Ao ver aquela cena, de longe, diminui o passo. Inicialmente, o fiz para escutar melhor o som que saia daquela sanfona. A seguir, a manutenção do passo lento foi para observar às pessoas que passavam e, lamentavelmente, não escutavam o som daquela sanfona... afinado... leve... firme... claro... limpo. Escutava um “xóte” que, uma pena, não reconheci. Mas sei que era um xote...
Segui meus passos e fui almoçar... Enquanto fazia meu prato e pagava, ficava construindo a minha pequeno-burguesa decisão: “Na volta, vou deixar um trocado”. Isso, enquanto almoçava uma refeição que me custou (Ave! Brasília!) cerca de R$ 20,00.
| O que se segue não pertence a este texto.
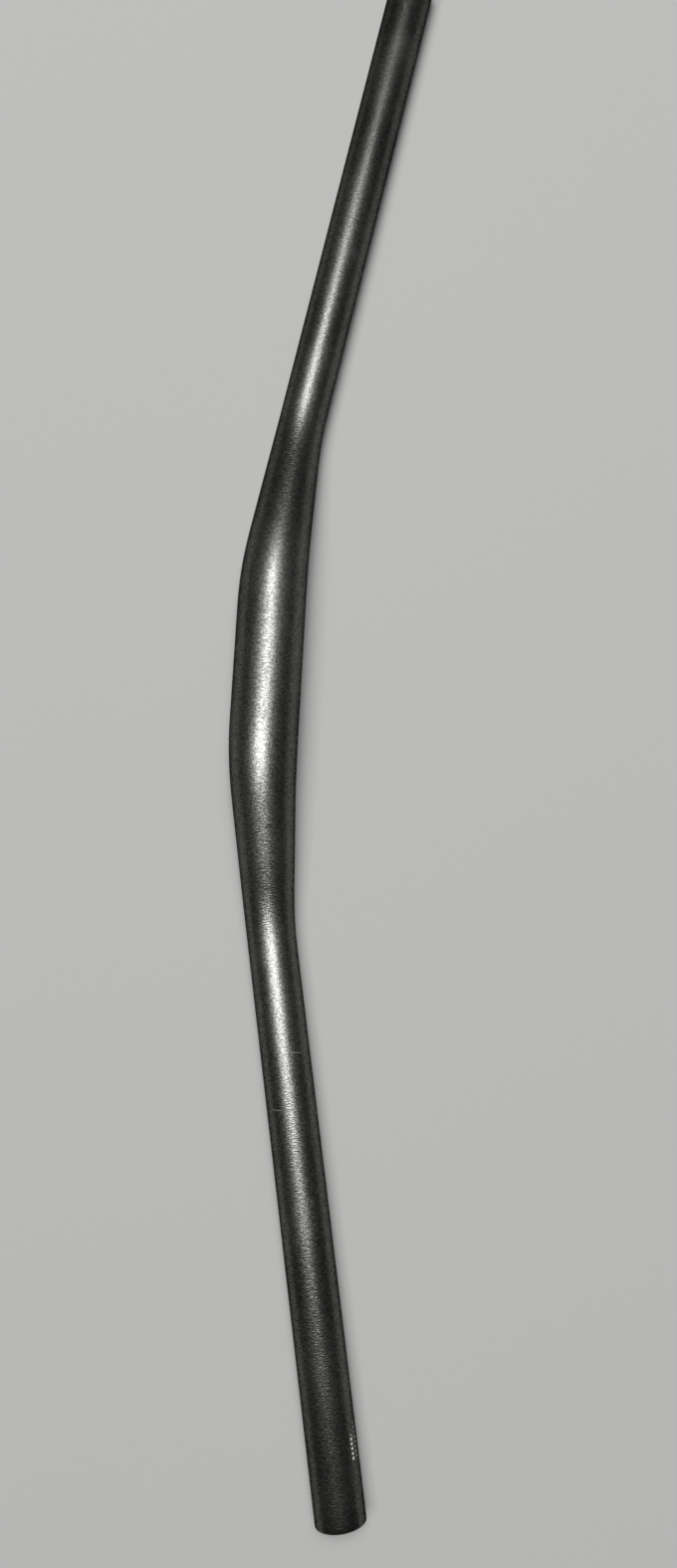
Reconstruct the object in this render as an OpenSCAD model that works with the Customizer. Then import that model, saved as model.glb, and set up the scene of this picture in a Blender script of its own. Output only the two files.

O que mais fiquei imaginando daquela cena foi a eminente possibilidade de aquele casal ter se conhecido por conta daquela sanfona. Fiquei imaginando aquele casal, surrado pela idade, se conhecendo há anos atrás, em um pequeno salão de festa comunitária, regada a um forró bem tocado pelo mais singelo e perfeito trio que o representa: zabumba, triângulo e a histórica e sempre necessária sanfona. Fiquei imaginando aquele senhor, jovem, imponente, sorridente, levando, com maestria, sua sanfona, com o perfeito acompanhamento de seus parceiros inseparáveis. Fiquei imaginando se aquela sanfona não foi imprescindível na tímida e verdadeira aproximação daquele senhor e daquela senhora que, naquele dia, entre o Conjunto Nacional e o CONIC, às 11:30 da manhã, procuravam juntar alguns trocados para, talvez, garantir a refeição do dia... E eu almoçando o equivalente à R$ 20,00...
Ao terminar minha refeição, separei uma nota de R$ 50,00. Segui de volta ao CONIC, pois já havia feito a comparação dos preços do violão (sim, voltei, em princípio, por isso) e, ao passar pelo casal – que ainda estava lá, no mesmo local – me aproximei daquela senhora, colocando a nota diretamente nas suas mãos.
“Deus o abençoe, meu filho”.
Segui, fechei o negócio e voltei ao Conjunto Nacional, para buscar meu carro e seguir caminho. Lá estava o casal... e o sanfoneiro ainda tocava.
Todos nós, com absoluta certeza, encontramos sanfoneiros em nossos caminhos... Não sei se me orgulho dos R$ 50,00 que deixei nas mãos daquela senhora... Não sei se me orgulho de relatar essa história no Arcamundo... Não sei... Realmente, hoje, no arcamundo, eu não sei...
Mas o som da bela sanfona, o sorriso daquela senhora, o meu almoço, o violão que comprei, o conjunto e o resultado desta obra toda, ainda assim, não era mais belo que o som afinado, leve, firme, claro e limpo daquela sanfona.
E, do outro lado da rua, o som alto invadia o ambiente: “Creu!”

Vida Longa...

Obs.: A história é real, aconteceu... Mas, se fores usar algumas das palavras aqui apresentadas, não deixei de lembrar destas minhas reflexões e de minha autoria.